The largest newspaper chain in Canada, Postmedia, naturally endorsed Harper, and has had little to say about the election results. Most papers in the chain have published a glowing review of his administration that leaves out the bits about Rob Ford and climate-change denialism. (Harper is, after all, from Calgary.)

Of note, too, is the New Republic's view from before the election that U.S. Republicans should take note of their Canadian counterparts' mishandling of immigration:

[T]he Harper government has endangered its success in minority outreach by openly running a xenophobic campaign, making a special effort to stir up anxiety about Muslim immigrants. Along with the separatist Bloc Quebecois, the CPC has made an issue of the niqab, the face-covering clothing worn by some Muslim women. Going against court rulings on religious freedom, Harper has insisted that women take off the niqab during citizenship oaths. His party has also floated the idea that the niqab not be allowed in the civil service. On the issue of Syrian refugees, Harper has played up fears that some might be terrorists and used his powers as PM to admit Christian refugees while blocking Muslim ones. Finally, Harper promised to create a “barbaric cultural practices hotline” where Canadians could inform on neighbors adhering to supposedly uncivilized cultural traditions.

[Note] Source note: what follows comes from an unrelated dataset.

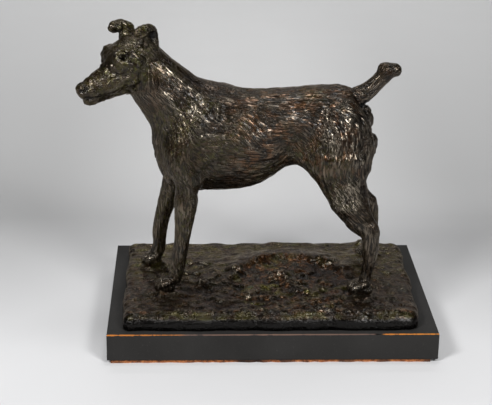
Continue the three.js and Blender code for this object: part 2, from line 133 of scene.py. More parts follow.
def bronze(name, lined):
    """Cast bronze, chemically patinated and waxed: nearly black in the tool's grooves, which is dark patina and
    painted shade, with painted shade in the creases and hollows, dark brown on the planes, olive where the patina
    gathered, red-brown where it was rubbed, paler on worn crests and where highlights are painted, and small white
    lights from the wax."""
    made, tree, place = material(name)
    # Masks painted on the skin: worn crests with painted highlights, painted shade in the creases and hollows, olive
    # patina, and rust
    wear = add(tree, "ShaderNodeAttribute", {"attribute_name": "wear"})
    masks = add(tree, "ShaderNodeSeparateColor", Color=wear).outputs
    worn_and_highlight, hollow, green, red = masks["Red"], masks["Green"], masks["Blue"], wear.outputs["Alpha"]

    # Grain of the cast wax, 1.5 mm on the coat and 3 mm on the ground, and under it mottling about 5 mm and
    # clouds about 25 mm across, then the patches where rust, moss and pale flecks of moss show
    grain, mottle, clouds, *patches = (
        add(tree, "ShaderNodeTexNoise", Vector=place, Scale=scale, Detail=detail, Roughness=rough, Distortion=bend)
        for scale, detail, rough, bend in (
            (650.0 if lined else 300.0, 3.0, 0.6, 0), (190.0, 4.0, 0.65, 0), (40.0, 3.0, 0.6, 0),
            (110.0, 3.0, 0.5, 0.6), (210.0 if lined else 90.0, 4.0, 0.7 if lined else 0.5, 0),
            (430.0, 2.0, 0.5, 0)))
    if lined:
        crest = tool_lines(tree, place, add(tree, "ShaderNodeAttribute", {"attribute_name": "lay"}))
    else:
        crest = add(tree, "ShaderNodeMapRange", SMOOTH, Value=grain, From_Min=0.36, From_Max=0.64)
    groove = add(tree, "ShaderNodeMath", MINUS, _0=1.0, _1=crest)

    base = add(tree, "ShaderNodeValToRGB", {"stops": ((0.34, "#1f160b"), (0.5, "#2d2113"), (0.64, "#3d2d19"))},
               Fac=clouds)
    dull, rust, moss, fleck = (
        add(tree, "ShaderNodeValToRGB", {"stops": ((none, 0.0), (full, most))}, Fac=spread)
        for spread, none, full, most in zip((mottle, *patches), (0.36, 0.46, 0.42, 0.6), (0.62, 0.58, 0.6, 0.68),
                                            (0.5, 0.85, 1.0, 0.7)))
    low = add(tree, "ShaderNodeMapRange", Value=groove, To_Min=0.3) if lined else 1.0
    # Darkest in the grooves, which is dark patina and painted shade; paler grey-brown on the crests, which is wear
    # and painted highlight
    rusty, mossy, sunk, worn = (
        add(tree, "ShaderNodeMath", TIMES, _0=a, _1=b)
        for a, b in ((rust, red), (moss, green), (groove, 0.85), (crest, worn_and_highlight)))
    mossy = add(tree, "ShaderNodeMath", TIMES, _0=mossy, _1=low)
    flecked = add(tree, "ShaderNodeMath", TIMES, _0=fleck, _1=mossy)
    # Layers over the base: mottling, rust, worn crests with painted highlights, dark patina and painted shade in the
    # grooves, moss, pale flecks of moss, and painted shade, with some dark patina, in the creases and hollows
    for amount, shade in ((dull, "#130f0b"), (rusty, "#583615" if lined else "#6e421c"), (worn, "#7d7466"),
                          (sunk, "#050403"), (mossy, "#4b4519" if lined else "#4c451a"), (flecked, "#6f7a4a"),
                          (hollow, "#030202")):
        base = add(tree, "ShaderNodeMix", {"data_type": "RGBA"}, _0=amount, _6=base, _7=colour(shade)).outputs[2]

    if not lined:
        off = add(tree, "ShaderNodeVectorMath", {"operation": "DISTANCE"}, _0=place, _1=VERDIGRIS_AT).outputs[1]
        spot = add(tree, "ShaderNodeMapRange", Value=off, From_Min=VERDIGRIS_REACH, From_Max=VERDIGRIS_FULL)
        spot = add(tree, "ShaderNodeMath", TIMES, _0=spot, _1=crest)
        base = add(tree, "ShaderNodeMix", {"data_type": "RGBA"}, _0=spot, _6=base, _7=colour("#58a894")).outputs[2]

    height = add(tree, "ShaderNodeMath", {"operation": "MULTIPLY_ADD"}, _0=grain, _1=0.3, _2=crest)
    relief = add(tree, "ShaderNodeBump", Height=height, Strength=1.0, Distance=0.0003 if lined else 0.0002)
    gloss = add(tree, "ShaderNodeMapRange", Value=crest, To_Min=0.42, To_Max=0.24)
    shader = add(tree, "ShaderNodeBsdfPrincipled", Base_Color=base, Metallic=0.85, Roughness=gloss,
                 Specular_Tint=colour("#c9b9a2"), Coat_Weight=0.45 if lined else 0.35, Coat_Roughness=0.17,
                 Normal=relief, Coat_Normal=relief)
    add(tree, "ShaderNodeOutputMaterial", Surface=shader)
    return made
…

In truth, both Harper and Ford show the limits of conservative outreach to immigrant groups and people of color. While it’s true that the two politicians have been more successful in minority outreach than the Republican Party has been, this outreach has been built on fostering other lines of social division, whether against Muslim-Canadians or LGBT communities. Getting some immigrants and non-whites to vote for you by choosing a new scapegoat hardly seems like a promising basis for politics.

The longer term danger for the CPC is that the Canadian-born children of immigrants tend to be much less socially conservative, which means the basis for the outreach could have a one-generation shelf-life. In fact, the success of this Islamophobia-plus-homophobia strategy might even expire on Monday....

Yes, it might.

Congratulations to the Liberal Party, and to Justin Trudeau.